Lee was born in Abbotskerswell, Devon, served in the Royal Navy and was a known thief. In 1885 he was convicted of the brutal murder of his employer Emma Keyse at Babbacombe Bay near Torquay. The evidence was weak and circumstantial - it amounted to little more than Lee being the only male in the house at the time of the murder, his previous criminal record and being found with an inexplicable cut on his arm. Despite this and his constant claim of innocence he was sentenced to hang.
However, on February 23 at Exeter prison, three attempts were made to carry out his execution. All ending in failure as the trap door of the scaffold failed to open. This was despite the fact it had been carefully tested by James Berry, the executioner, beforehand. As a result, Home Secretary Sir William Harcourt commuted the sentence to life imprisonment. Lee continued to petition successive Home Secretaries and was finally released from gaol in 1907. The only other known man in history to survive three hangings is Joseph Samuel.
After his release he seems to have exploited his notoriety, supporting himself through lecturing on his life, even becoming the subject of a silent film. Accounts of his whereabouts after 1916 are somewhat confused, and one researcher even speculated that in later years there was more than one man claiming to be Lee. It has been suspected that he died in the Tavistock workhouse sometime during World War II. However one recent piece of research concludes that he died in the US under the name of "James Lee" in 1945.[citation needed] According to the book titled 'The Man They Could Not Hang' by Mike Holgate and Ian David Waugh, Lee's gravestone was found at Forest Home Cemetery, Milwaukee.

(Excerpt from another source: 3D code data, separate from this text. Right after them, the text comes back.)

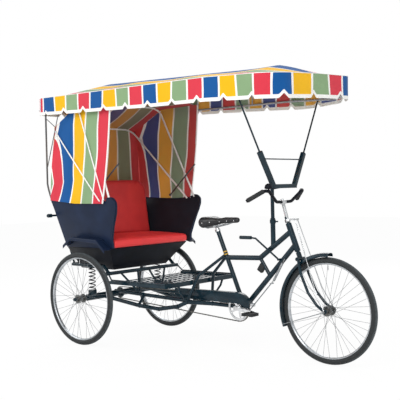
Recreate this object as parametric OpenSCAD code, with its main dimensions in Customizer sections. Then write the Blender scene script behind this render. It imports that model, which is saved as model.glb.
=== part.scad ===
// Cycle rickshaw: a tricycle with a passenger seat between the rear wheels,
// a folding hood behind it and a long striped canopy over rider and seat.
// X runs forward, Y to the left, Z up. Points below are measured from the
// ground under the rear axle; placed() then moves the whole vehicle so that
// its origin is on the ground under the middle of its length.

/* [Wheels] */
// Outside radius of the tyres
wheel_r = 355; // [345:1:360]
// Distance between the middle planes of the rear wheels
track = 980; // [976:2:1000]
// Distance between the rear and front axles
wheelbase = 1905; // [1900:1:1915]
// Spokes in each wheel
spoke_count = 36; // [28:4:36]

/* [Frame] */
// Diameter of the main frame tubes
frame_tube_d = 36; // [32:1:38]
// Diameter of the lower frame tubes and beams
lower_tube_d = 30; // [26:1:32]
// Crank length, pivot to pedal pin
crank_len = 170; // [160:5:175]

/* [Seat] */
// Thickness of the seat cushion
cushion_t = 60; // [50:5:70]
// Thickness of the back cushion
back_cushion_t = 70; // [60:5:75]
// Outward lean of the side panels
panel_lean = 7.4; // [6:0.1:8]

/* [Canopy] */
// Half the width of the canopy
canopy_half_w = 500; // [490:1:505]
// Rear end of the canopy behind the rear axle
canopy_rear = 455; // [440:5:470]
// Front end of the canopy ahead of the rear axle
canopy_front = 1865; // [1830:5:1880]
// Height of the valance at the middle of the sides
valance_h = 158; // [140:1:165]

/* [Hidden] */

round_fn = 48;
paint = "#1f3340";
panel_navy = "#22304a";
shiny = "#c8ccd0";
black = "#1a1a1c";
seat_red = "#d83030";
stripe_blue = "#00569b";
stripe_red = "#dc3a4c";

origin_x = (wheelbase + wheel_r - canopy_rear) / 2;

// Wheel section
tyre_r = 22;
tyre_mid_r = wheel_r - tyre_r;
rim_r = wheel_r - 29;
rim_w = 26;
rim_deep = 20;
spoke_d = 2;
flange_r = 30;
flange_t = 5;
flange_y = 27;
spoke_split = 3;
spoke_lean = 65;
rear_pin_d = 16;
rear_hub_len = 100;
front_pin_d = 10;
front_hub_len = 84;
pin_play = 0.1;
rear_wheel_y = track / 2;

// Steering head: the axis runs from head_low to head_top
head_top = [1599, 0, 927];
head_low = [1671, 0, 739];
head_tube_d = 40;
steerer_d = 25.4;
fork_crown = head_low + (head_low - head_top) * 0.265;
stem_top = [1551, 0, 1094];

// Frame corners
top_tube_front = [1610, 0, 867];
top_tube_bend = [1356, 0, 682];
seat_tube_mid = [1046, 0, 673];
seat_tube_top = [977, 0, 864];
down_tube_front = [1645, 0, 775];
down_tube_bend = [1247, 0, 361];
crank_axis = [1205, 0, 328];
crank_shell_d = 44;
crank_shell_len = 76;
crank_axle_d = 17;
strut_low = [1436, 0, 562];

// Lower frame, right side mirrored to the left
stay_points = [[1046, -16, 688], [852, -84, 538], [785, -143, 350]];
sweep_points = [
  [0, -262, 352], [370, -222, 296], [551, -200, 282],
  [715, -168, 310], [785, -143, 345], [960, -64, 338], [1190, -24, 329]
];
beam_rear = [0, -125, 375];
beam_front = [800, -131, 352];
link_low = [360, -222, 300];
link_high = [330, -125, 370];

// Rear axle
axle_z = wheel_r;
axle_beam_d = 50;
axle_beam_half = 424;
spring_y = 367;
spring_low = 410;
spring_high = 585;
spring_r = 24;
spring_wire = 8;
spring_turns = 5;
spring_cup_d = 66;
spring_cup_t = 6;
sprocket_r = 40;
chain_y = -66;

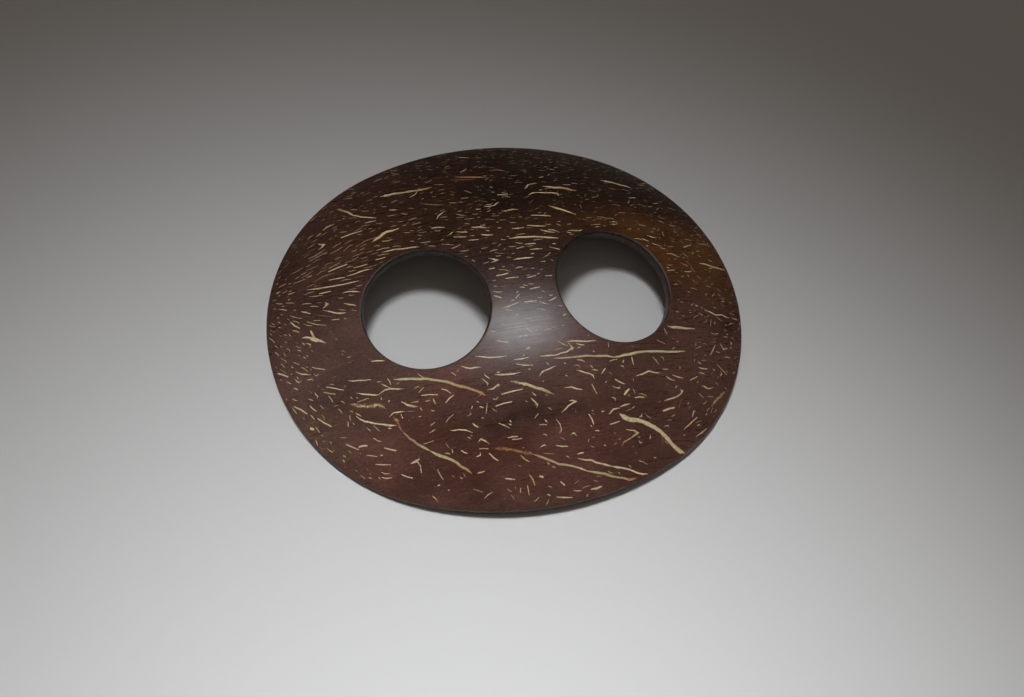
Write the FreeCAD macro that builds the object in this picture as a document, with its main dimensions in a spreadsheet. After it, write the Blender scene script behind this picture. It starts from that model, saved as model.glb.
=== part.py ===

In the 1970s, Dave Swarbrick (the fiddle-player in the English folk-rock band Fairport Convention), found a series of old newspaper articles about Lee and composed a rock opera entitled Babbacombe Lee which was recorded and released by Fairport Convention as an LP.
Folk song collector Gwilym Davies was given a notebook in 1971 by a Mrs Hunt, of Greywell, Hampshire, in which the words of a poem, 'The Death of John Lee' were written.[1] The words, with a composed tune, were published in 1972 by Gwilym Davies in 'A Hampshire Garland'.